6. Try for one illustration every two pages, and answer “So what?” in the captions.

7. Avoid pompous, general and vague claims, and minimize use of acronyms.

8. Write to three types of readers: the layman, the expert, and the alleged expert.
 
The Requirement:

Submit a proposal on which the Source Selection Authority (SSA) can make a decision that is the least risky to his/her career, and that they can justify to the losing bidders’ Congressmen.
 
The Problem:

For every DoD acquisition, there is one SSA who is solely responsible for the decision. Although advised by his Source Selection Advisory Council (SSAC) on matters such as political and international factors and other top level U.S. Government issues, he/she must justify the decision to Congress.
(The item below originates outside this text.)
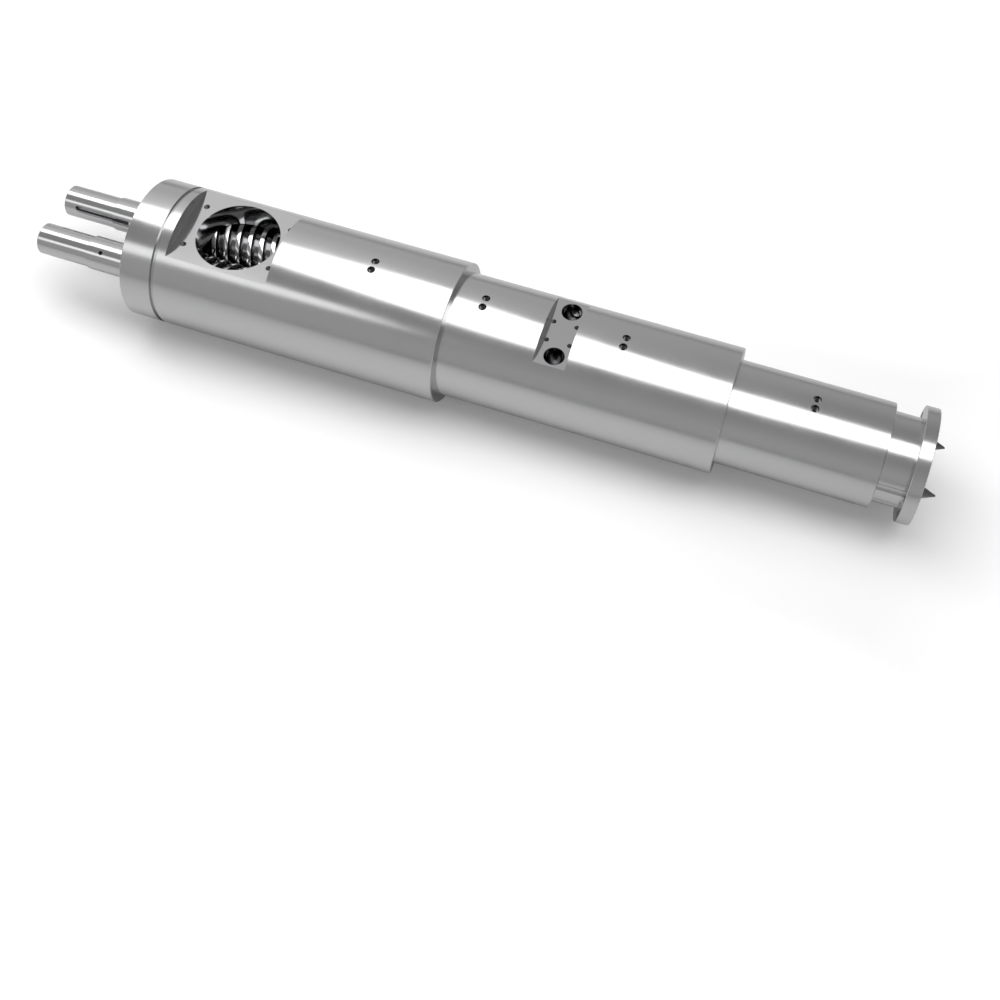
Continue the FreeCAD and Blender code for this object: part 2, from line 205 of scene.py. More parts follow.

A bad decision could limit or ruin his career. Opinions, and program features without needed benefits, are not justifiable. “Innovation” is spelled “r-i-s-k.” “Low LCC” is a trap: No U.S. Administration will spend more of its money so that some future Administration can save its money. In spite of the RFP Section M, the Number One criteria is always “LOWEST ACQUISITION PRICE.”
 
The Solution Approach:

Drive your whole program to lowest credible acquisition price. Prove that any lower price shows lack of problem understanding and unacceptable cost, schedule and performance risk. Also build in convincing proof of customer need for the unique benefits of your program. Make your customer want you. Give the SSA some ammunition for defending a decision in your favor even if your price is not the lowest.
 
The Solution Implementation:

1. Use your CDB, Win Strategies, and Storyboard Outline processes to identify and justify that yours is the lowest, credible price, without unacceptable cost, schedule, and performance risk.

2. Use CDB, Win Strategies, and Storyboard Outlines to identify and prove essential customer benefits. If SSA doesn’t select you, he won’t get the benefits he needs.

3. Make your customer want you and be armed and willing to risk his career, and fight the losing bidders’ Congressmen, to defend his decision in your favor. Why you?